Why invest in an IDS fleet when the People’s Liberation Army Navy already fields far larger numbers of submarines? The answer is strategic, not technological. Taiwan cannot outbuild the PLAN. It can, however, raise the costs and risks of channeling a coercive naval campaign. Well-handled diesel-electric submarines are particularly useful for sea denial in constrained geographies. They can hold choke points, threaten amphibious shipping, interdict logistics, and force an adversary to divert significant ASW resources just to achieve a measure of freedom of maneuver. In short, they force complexity and delay into an aggressor’s plans, which is precisely what deterrence by denial requires.
Operationally, an IDS capability amplifies several defensive levers that Taiwan has been developing in recent years: distributed anti-ship missiles, mobile rocket and coastal defenses, improved coastal surveillance, and a resilient communications and space architecture. Submarines complement these by turning the undersea dimension into an asymmetric terrain. Even a small number of quiet diesel-electric boats operating in the deeper waters east of Taiwan or in key chokepoints such as the Bashi Channel can impose disproportional uncertainty on a PLAN commander evaluating timelines for a blockade or invasion. That uncertainty is a strategic asset in peacetime deterrence and a tactical multiplier in wartime containment.
But the promise of sea denial is contingent on three connected capabilities that Taiwan will need to sustain simultaneously. First, survivable logistics and sustainment for submarines: building the hull is the opening act; creating secure maintenance, spare parts pipelines, trained crews, and depot-level repair capacity is the long play. Second, sensor and networking investments to maximize the operational reach of each boat: better passive acoustic arrays, maritime patrol aircraft and helicopters, shipborne sonar, and shore-based sonar nets allow submarines and friendly ASW assets to cooperate rather than operate in isolation. Third, political and budgetary continuity: Taiwan’s submarine program has faced fiscal tempering in the legislature that could slow serial production if sea trials and delivery milestones do not reassure skeptical lawmakers.
These constraints are manageable, but only with steady policy choices. For Taipei, that means protecting the IDS budget through demonstrable milestones and transparent reporting on trial outcomes so that lawmaker concerns are addressed with facts rather than politics. It also means deepening procurement and industrial relationships with partners for key subsystems and sustainment support while retaining critical integration work domestically. Allies can help with sensor kits, training, and sustainment frameworks that do not require direct transfer of nuclear propulsion technology but materially improve the operational availability and lethality of conventional boats.

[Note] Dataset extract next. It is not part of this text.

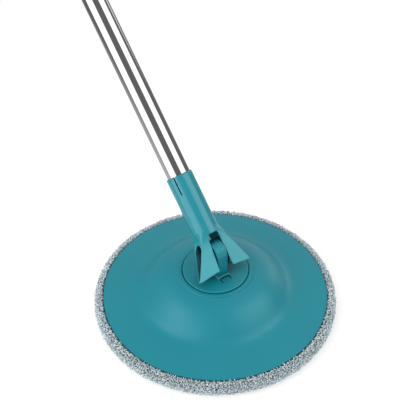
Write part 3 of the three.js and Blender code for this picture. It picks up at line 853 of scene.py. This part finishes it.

For Beijing the arrival of a credible IDS fleet alters some risk calculations. Where once PLAN planners could assume relative undersea superiority around Taiwan, diesel boats increase the probability of surprise interdiction and attrition. That does not remove PLAN advantages in numbers and reach, but it increases the friction, time, and political costs of operations designed to isolate or seize Taiwan. Sea denial is not an impenetrable shield; it is a cost-imposition strategy that aims to make the price of aggression intolerable or at least uncertain.
Policymakers in Taipei and partner capitals should treat Hai Kun not as a single trophy but as the opening move in a decade-long program. Success will be judged less by a maiden trial than by the institutionalization of submarine operations: routine deployments, integrated ASW tasking, logistics pipelines, and the serial construction of follow-on boats. If Taiwan can translate a prototype into a resilient deterrent architecture, the island’s ability to practise effective sea denial will be its most consequential contribution to stability in the first island chain.
In the coming months the most important indicators to watch are whether harbor and sea acceptance tests proceed to completion on schedule, whether the Legislative Yuan restores funding for serial production, and whether Taiwan and its partners accelerate investments in ASW sensors and sustainment. Each milestone will either reinforce the strategic logic of denial or expose vulnerabilities that adversaries can exploit. The Hai Kun is important. The policy, industrial, and alliance choices that follow will determine whether it becomes decisive.